The Nifty Realty index (down 3 per cent at 806.05) and the Nifty PSU Bank index (down 2 per cent at 5748.70) have hit their respective 52-week lows in intra-day trade. At 12:05 pm; the Realty and PSU Bank index were down over 1 per cent each, as compared to the 0.32 per cent decline in the Nifty 50.
 
 
In the past one month, the Nifty Realty and the Nifty PSU Bank indices have underperformed the market by falling 14 per cent and 8.7 per cent, respectively.
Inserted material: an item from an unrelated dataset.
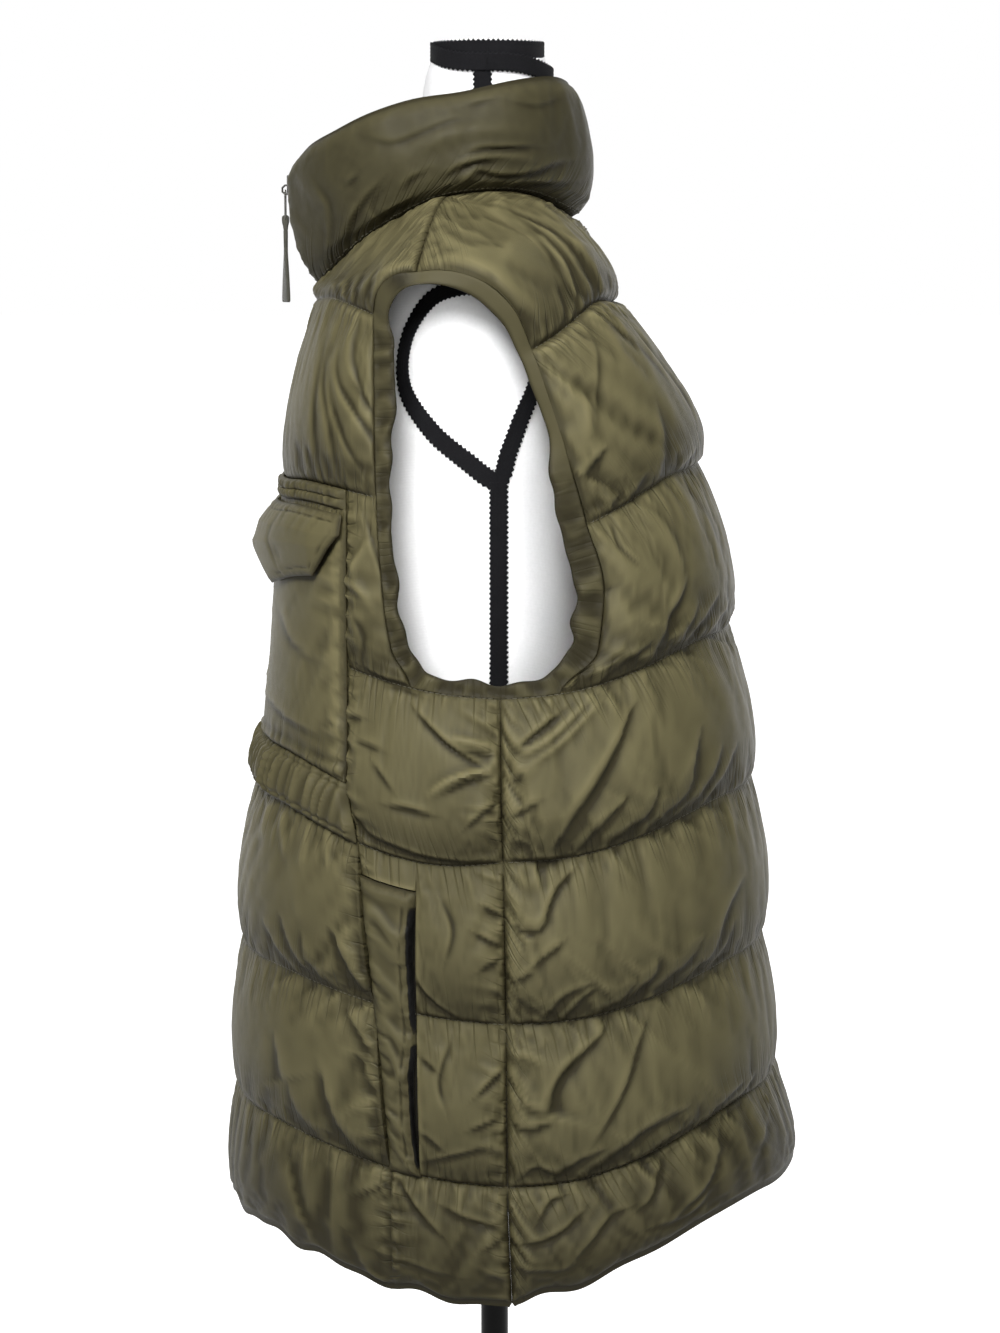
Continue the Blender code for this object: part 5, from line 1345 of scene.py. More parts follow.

In comparison, the Nifty 50 was down 1.6 per cent during the same period.
 
State Bank of India (SBI), Bank of Baroda, Canara Bank, Indian Overseas Bank, Punjab National Bank and Uco Bank, from among the PSB pack; and DLF, Godrej Properties, Raymond and Mahindra Lifespace Developers from the realty pack have also hit their respective 52-week lows, NSE data shows. These stocks were down by up to 4 per cent in intra-day trade today.
 
Meanwhile, thus far in the calendar year 2025 (CY25), the Nifty Realty (down 21 per cent) and the Nifty PSU Bank (down 12 per cent) indices have slipped over 10 per cent, as against the 3.9 per cent decline in the Nifty 50 benchmark index.
 
The Indian stock market is underperforming this year, with the Nifty50 delivering negative returns of around 4 per cent vis-a-vis the 4.19 per cent returned by the S&P 500 and the 11.7 per cent return in Europe. The underperformance of the broader market is huge, comparatively, with a 9.6 per cent cut in Midcaps and 22 per cent cut in Smallcaps. 
 
"This is a clear reversion to mean from overvalued territory. The basic reason for this underperformance is the sharp slowdown in corporate earnings this year. Q3 results indicate only around 7 per cent earnings growth. The fact is that a modest single digit earnings growth doesn’t deserve high valuations. This is the basic reason behind the relentless FII selling which has impacted the market. Appreciating dollars aggravated the problem," said Dr. V K Vijayakumar, Chief Investment Strategist, Geojit Financial Services.
 
Dr. Vijaykumar added that only indications of an earnings recovery and declining dollar can reverse the weakening market trend. "This may happen soon. India’s macros are strong and a growth and earnings recovery are on the cards. Inflation in the US is likely to rise, thanks to the Trump tariffs, and the Fed is likely to respond hawkishly to that pulling the US markets and dollar down. This will happen, but we don’t know when," he said.
 
Meanwhile, loan slippage for large banks increased quarter-on-quarter (QoQ) but, overall, it remained at a reasonable level. The sequential uptick was due to seasonal agri slippage and increased stress formation in unsecured segments (i.e. personal loans, credit cards and microfinance). Credit costs (at large banks) were broadly contained QoQ, helped by healthy recovery/upgrades as well as utilisation of some contingent buffers, said analysts at InCred Equities in a sector update.
 
State-owned banks witnessed margin compression on account of the deposit mix shifting towards term deposits and lower trading gains on excess liquidity (booked under interest income).
 
Overall profitability for the brokerage's coverage universe moderated sequentially (QoQ). This is because of lower non-core income (treasury income/ recovery from written-off) and a moderation in margins. The impact of negative margins on core profitability was partly offset by contained cost growth and healthy core fee income. Credit cost was well managed and was broadly steady sequentially, the brokerage firm said.
 
Meanwhile,  being  a  cyclical  industry,  the real  estate  sector  is  highly  dependent  on  macro-economic factors, which exposes the sales to any downturn in demand, according to analysts.